Another new Zambello production took the stage with Porgy and Bess. In these racially charged times, Gershwin’s opera—the first important American contribution to the genre—stands as a beacon of African-American culture. Perhaps in the name of diversity, it is making the rounds of leading opera companies and will reportedly have a new Metropolitan Opera production in the near future. The creative genius of Gershwin and his collaborators—brother Ira and DuBose and Dorothy Heyward—brought a grand plot to life. In “Catfish Row,” a southern tidewater community of grinding poverty, the disabled beggar Porgy finds true love with the tempestuous Bess.

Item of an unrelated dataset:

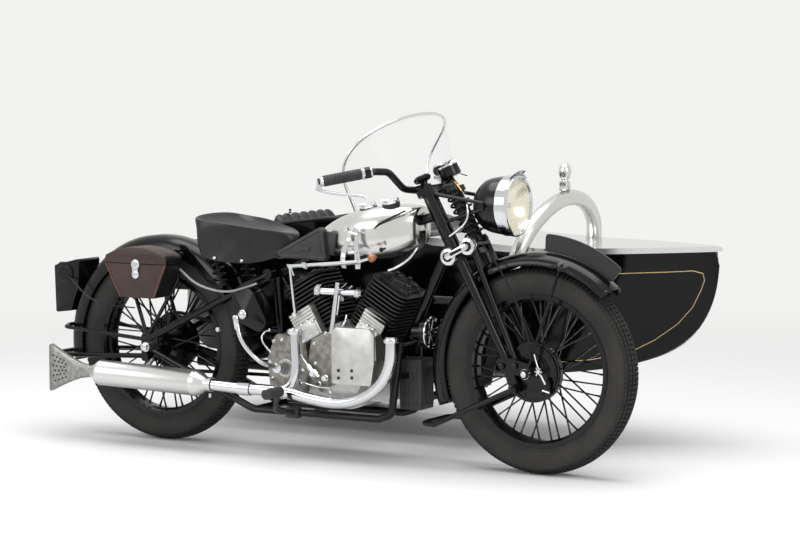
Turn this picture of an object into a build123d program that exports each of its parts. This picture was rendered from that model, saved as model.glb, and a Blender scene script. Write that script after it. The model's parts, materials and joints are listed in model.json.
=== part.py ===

After some legal trouble over the killing in self-defense of Bess’s abusive ex-lover Crown, the drug dealer and ne’er do well Sportin’ Life seduces Bess with a free dose of “happy dust” and visions of a better life in—where else?—New York. When Porgy returns to find her gone, his co-dependency gets the better of him and he sets off to bring her home as the opera comes to its jarring conclusion. We can only imagine what happens next, but the emotional effect is as fierce as anything Europeans could produce.
Zambello’s Catfish Row is a broken down apartment building with two tiers of rusted doors, perhaps intentionally the picture of a neglected prison. The confining effect allows no escape from the characters’ misery and desperation. Leading the cast was the fine South African bass-baritone Musa Ngqungwana. Solid in tone, he occasionally lacked the high notes that one will recall from Lawrence Tibbett or Paul Robeson’s recordings from the time of the opera’s premiere. Nevertheless, the musical and dramatic depiction was compelling. Talise Trevigne’s Bess was convincingly fickle and vocally a fine counterpart. In the dastardly role of Crown, Norman Garrett sang with irresistible force. Tenor Frederick Ballentine nearly stole the show with his serpentine Sportin’ Life. “It Ain’t Necessarily So,” the character’s credo of amorality, was a mesmerizing highlight of the performance. John DeMain is the leading national specialist in conducting musicals on the operatic stage, and he judiciously led this opera in a similar vein.